The state constitution should be changed, and this ruling was correct in accordance with the current constitution, but the Cal SC should have qualified that. The Cal Constitution allows a super small amount of voters to get an initiative on the ballot and allows a 50% majority to make what constitutes a revision to the constitution, even though a revision according to CA law needs 60% of the vote to be approved. Prop 8 constitutes a revision seeing as the CA SC has ruled before that marriage is a fundamental right.
Who ever suggested denying a person visitation rights because they are a homosexual? If that is the case ANYWHERE (and I think it's more likely that you're simply twisting words), it's pure insanity and needs to be changed.
It has to do with legal relationships, not with the visitor's sexual orientation.
Right - it has to do with legal relationships, which, if people are not allowed do not exist for unmarried people. Married people have exclusive rights with regard to medical decisions, etc. that unmarried partners do not have. This is true for any type of partnership (i.e. living together) not sanctioned by marriage.
Here are a couple of very sad recent examples from both sides of the 'aisle':
Gay men and women live in a constant limbo, just like the unfortunate young woman cited above since clearly paperwork is not enough.
Too often, unless their partner's family member(s) agree with their decisions, they have no say with regard to things like medical treatments, burial, disposition of personal items and, yes, even time spent at the loved one's bedside.
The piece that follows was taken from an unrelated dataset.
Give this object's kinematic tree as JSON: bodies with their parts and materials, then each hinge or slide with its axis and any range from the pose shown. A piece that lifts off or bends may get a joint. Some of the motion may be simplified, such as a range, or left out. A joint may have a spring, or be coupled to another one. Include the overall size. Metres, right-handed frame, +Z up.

In many cases, these are people who have been estranged from their families for many years, who are then at the mercy of people who do not accept them and certainly don't accept their partners.
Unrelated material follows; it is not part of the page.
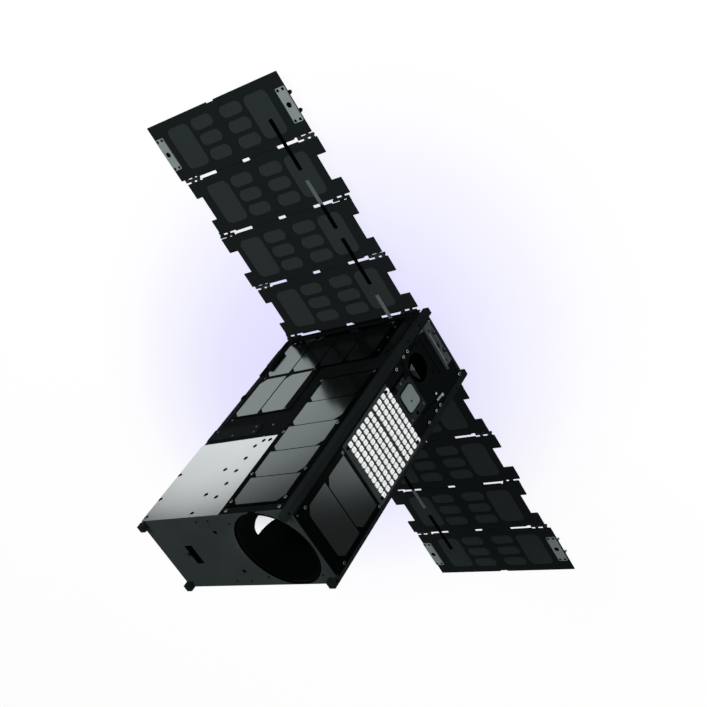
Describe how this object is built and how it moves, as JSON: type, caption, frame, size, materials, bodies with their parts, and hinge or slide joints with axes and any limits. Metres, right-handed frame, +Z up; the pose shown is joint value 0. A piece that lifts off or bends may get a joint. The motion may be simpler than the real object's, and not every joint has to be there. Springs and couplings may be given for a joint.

If you were in this position, who would you want making these decisions for you? The people who may have condemned you and put you out, or the person you made a life with?
Personally, I want the person who knows me and loves me most in the world making these decisions as I'm sure anyone else would.
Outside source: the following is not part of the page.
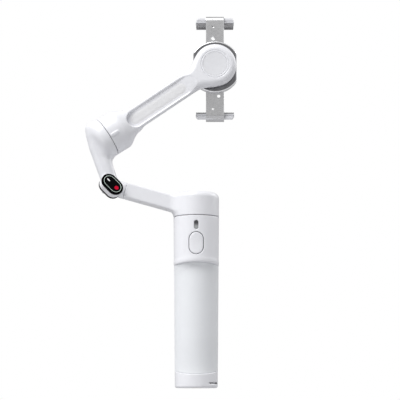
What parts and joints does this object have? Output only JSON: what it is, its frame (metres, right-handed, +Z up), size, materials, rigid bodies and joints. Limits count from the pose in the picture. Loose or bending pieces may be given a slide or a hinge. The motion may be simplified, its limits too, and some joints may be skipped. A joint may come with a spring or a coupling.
{
  "type": "phone gimbal stabilizer",
  "caption": "Hand-held stabilizer: round grip, telescoping rod, jointed arms turned by pan, tilt and roll motors, elbow-mounted tracker and a spring clamp for a phone.",
  "frame": {"origin": "centre of the handle's round bottom face, on the mouth of its tripod thread", "axes": "+Z up the handle, -Y the side with the trigger, +Y the side of the controls and of the phone; the lower arm leaves towards -X"},
  "size_m": [0.1207, 0.0391, 0.2997],
  "materials": {
    "white_shell": "satin white moulded plastic",
    "grip_soft": "soft-touch, very light grey",
    "panel_white": "matt off-white",
    "grey_plastic": "matt grey plastic",
    "dark_plastic": "black plastic",
    "light_plastic": "light grey plastic",
    "brushed_metal": "brushed light grey",
    "dark_metal": "dark grey anodised",
    "steel": "bright steel",
    "motor_steel": "plain steel",
    "copper_winding": "enamelled copper windings",
    "brass": "machined brass",
    "cell_wrap": "shrink-wrapped cells",
    "board_green": "solder mask",
    "silver_trim": "satin silver",
    "window_black": "gloss black",
    "trim_green": "pale grey-green line",
    "light_white": "lit white bar",
    "record_red": "red dot",
    "button_red": "red key",
    "pad_rubber": "grey rubber",
    "pale_rubber": "pale translucent rubber"
  },
  "bodies": {
    "handle": {"handle_shell_front": "white_shell", "handle_shell_back": "white_shell", "grip_inlay": "grip_soft", "control_panel": "panel_white", "base_cap": "panel_white", "thread_insert": "brass", "battery_cells": "cell_wrap", "main_board": "board_green", "rod_housing": "grey_plastic", "usb_port": "steel", "indicator_window": "grey_plastic", "handle_screws": "steel", "trigger_spring": "steel"},
    "trigger": {"trigger_button": "white_shell"},
    "joystick_ring": {"joystick_gimbal": "grey_plastic"},
    "joystick": {"joystick_cap": "panel_white"},
    "record_key": {"record_button": "button_red"},
    "mode_key": {"mode_button": "panel_white"},
    "rod_1": {"rod_stage_1": "steel"},
    "rod_2": {"rod_stage_2": "steel"},
    "rod_3": {"rod_stage_3": "steel", "pan_motor_base": "dark_metal", "pan_stator": "copper_winding", "pan_bearing": "steel"},
    "lower_arm": {"pan_rotor": "motor_steel", "pan_arm": "white_shell", "pan_arm_cover": "panel_white", "fold_bushing": "brass"},
    "upper_arm": {"fold_pin": "steel", "fold_arm": "white_shell", "fold_arm_cover": "panel_white", "tilt_stator": "copper_winding", "tilt_bearing": "steel", "tracker_base": "dark_plastic", "tracker_body": "silver_trim", "tracker_window": "window_black", "tracker_trim": "trim_green", "tracker_light_bar": "light_white", "tracker_record_dot": "record_red"},
    "front_arm": {"tilt_rotor": "motor_steel", "roll_arm": "white_shell", "roll_arm_inlay": "panel_white", "roll_arm_cover": "panel_white", "roll_cap": "white_shell", "roll_cap_disc": "light_plastic", "roll_stator": "copper_winding", "roll_bearing": "steel"},
    "clamp": {"roll_rotor": "motor_steel", "clamp_base": "dark_metal", "clamp_back_pad": "pad_rubber", "clamp_spring": "steel"},
    "pinion": {"clamp_pinion": "brass"},
    "upper_slide": {"upper_bracket": "brushed_metal", "upper_jaw": "light_plastic", "upper_jaw_pad": "pale_rubber"},
    "lower_slide": {"lower_bracket": "brushed_metal", "lower_jaw": "light_plastic", "lower_jaw_pad": "pale_rubber"}
  },
  "joints": [
    {"name": "rod_1_slide", "type": "slide", "parent": "handle", "child": "rod_1", "axis": [0, 0, 1], "range_m": [0, 0.072]},
    {"name": "rod_2_slide", "type": "slide", "parent": "rod_1", "child": "rod_2", "axis": [0, 0, 1], "range_m": [0, 0.072]},
    {"name": "rod_3_slide", "type": "slide", "parent": "rod_2", "child": "rod_3", "axis": [0, 0, 1], "range_m": [0, 0.072]},
    {"name": "pan_turn", "type": "hinge", "parent": "rod_3", "child": "lower_arm", "pos_m": [0, 0, 0.14], "axis": [0, 0, 1], "range_deg": [-160, 170]},
    {"name": "elbow_fold", "type": "hinge", "parent": "lower_arm", "child": "upper_arm", "pos_m": [-0.0665, 0, 0.158], "axis": [0.9627, 0, -0.2706], "range_deg": [0, 168]},
    {"name": "tilt_turn", "type": "hinge", "parent": "upper_arm", "child": "front_arm", "pos_m": [-0.0714, 0, 0.1986], "axis": [0.8252, 0.1146, 0.553], "range_deg": [-105, 235]},
    {"name": "roll_turn", "type": "hinge", "parent": "front_arm", "child": "clamp", "pos_m": [0.015, 0, 0.2565], "axis": [0, 1, 0], "range_deg": [-85, 250]},
    {"name": "upper_jaw_slide", "type": "slide", "parent": "clamp", "child": "upper_slide", "axis": [0, 0, 1], "range_m": [-0.004, 0.006]},
    {"name": "lower_jaw_slide", "type": "slide", "parent": "clamp", "child": "lower_slide", "axis": [0, 0, -1], "range_m": [-0.004, 0.006]},
    {"name": "pinion_turn", "type": "hinge", "parent": "clamp", "child": "pinion", "pos_m": [0.015, 0.0042, 0.2565], "axis": [0, 1, 0], "range_deg": [-78, 116]},
    {"name": "trigger_press", "type": "slide", "parent": "handle", "child": "trigger", "axis": [0, 1, 0], "range_m": [0, 0.0014], "stiffness_N_per_m": 600, "deforming": ["trigger_spring"]},
    {"name": "joystick_tip", "type": "hinge", "parent": "handle", "child": "joystick_ring", "pos_m": [0, 0.0134, 0.104], "axis": [1, 0, 0], "range_deg": [-11, 11], "stiffness_Nm_per_rad": 0.02},
    {"name": "joystick_lean", "type": "hinge", "parent": "joystick_ring", "child": "joystick", "pos_m": [0, 0.0134, 0.104], "axis": [0, 0, 1], "range_deg": [-11, 11], "stiffness_Nm_per_rad": 0.02},
    {"name": "record_press", "type": "slide", "parent": "handle", "child": "record_key", "axis": [0, -1, 0], "range_m": [0, 0.0004], "stiffness_N_per_m": 600},
    {"name": "mode_press", "type": "slide", "parent": "handle", "child": "mode_key", "axis": [0, -1, 0], "range_m": [0, 0.0004], "stiffness_N_per_m": 600}
  ],
  "couplings": [
    {"joint": "lower_jaw_slide", "follows": "upper_jaw_slide", "ratio": 1},
    {"joint": "pinion_turn", "follows": "upper_jaw_slide", "rad_per_m": 333.33}
  ]
}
Until our society comes up with some other way to grant everyone the same 'rights', marriage is it.
the sheeple were easily intimidated by the evildoings of the mormon church. they didn't get the opportunity to rationally think about what they were doing when they voted for the H8. If put on the ballot again, I predict that Prop H8 will be overturned once the voters have had a chance to digest the information free of religious homophobic propoganda. It is only a matter of time.
In other words you are saying the typical voter in Calif is an idiot.
But in CA, gays are not discriminated against. Our laws give you the same rights as opposite sex couples. Therefore as a minority, you are not being denied anything anyone else is denied. Being denied the word marriage, doesnt violate your rights or deny you of anything except a word.
Blacks during the 60s and before were denied rights.
Do your research, gays in no states have the same equal rights as straigts, when your sexual orientations is excuse for discrimination or the giving of less than equal rights then it is not equal. I and many LGBT people deserve the right to marry the one they love, not the one you think is right. Religion decided prop 8 and that is church interferring in government processes. Can anyone name anyone else as a group that is also denied their equal rights other that gays?